• _Stated exercise_
Every line that holds the string "this" is to be identified and copied.

• _Dataset extract_
=-=-=-=-=
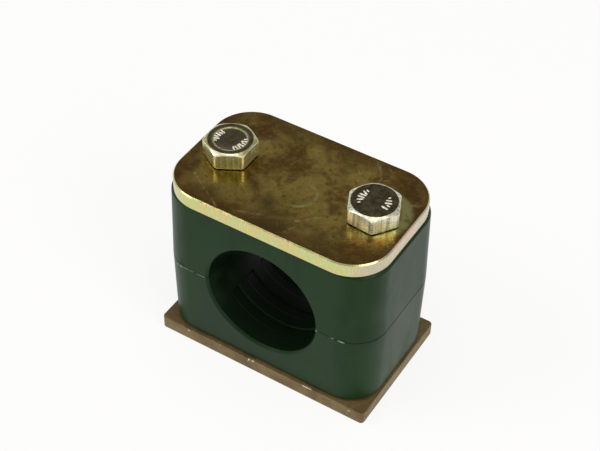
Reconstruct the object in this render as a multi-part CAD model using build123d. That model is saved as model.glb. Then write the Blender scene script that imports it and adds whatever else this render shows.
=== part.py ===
=-=-=-=-=
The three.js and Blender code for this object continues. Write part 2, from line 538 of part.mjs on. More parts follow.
=-=-=-=-=
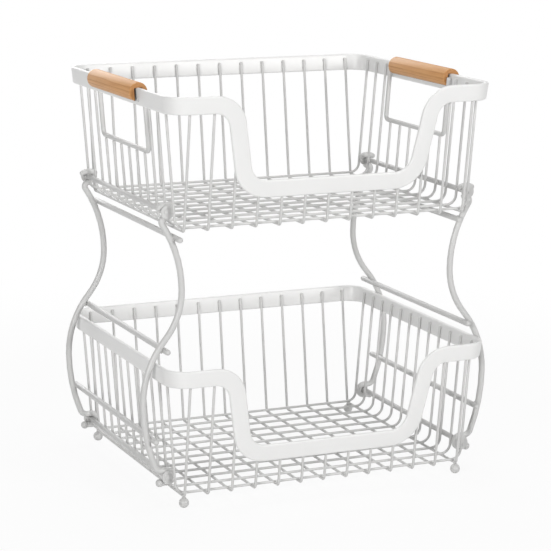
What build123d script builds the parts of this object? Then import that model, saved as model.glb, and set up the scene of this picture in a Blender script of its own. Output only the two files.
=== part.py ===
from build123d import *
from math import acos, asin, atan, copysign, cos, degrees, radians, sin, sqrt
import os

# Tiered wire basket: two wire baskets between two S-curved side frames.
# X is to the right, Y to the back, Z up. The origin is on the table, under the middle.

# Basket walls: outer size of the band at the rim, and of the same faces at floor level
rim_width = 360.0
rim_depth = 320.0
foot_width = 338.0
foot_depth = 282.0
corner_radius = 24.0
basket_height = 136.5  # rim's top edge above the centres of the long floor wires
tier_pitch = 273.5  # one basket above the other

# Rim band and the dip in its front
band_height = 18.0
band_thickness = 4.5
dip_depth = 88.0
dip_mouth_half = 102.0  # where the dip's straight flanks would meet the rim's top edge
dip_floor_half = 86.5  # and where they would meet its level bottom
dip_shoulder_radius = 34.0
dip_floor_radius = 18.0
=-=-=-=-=
• _Worked solution_
Reconstruct the object in this render as a multi-part CAD model using build123d. That model is saved as model.glb. Then write the Blender scene script that imports it and adds whatever else this render shows.
The three.js and Blender code for this object continues. Write part 2, from line 538 of part.mjs on. More parts follow.
What build123d script builds the parts of this object? Then import that model, saved as model.glb, and set up the scene of this picture in a Blender script of its own. Output only the two files.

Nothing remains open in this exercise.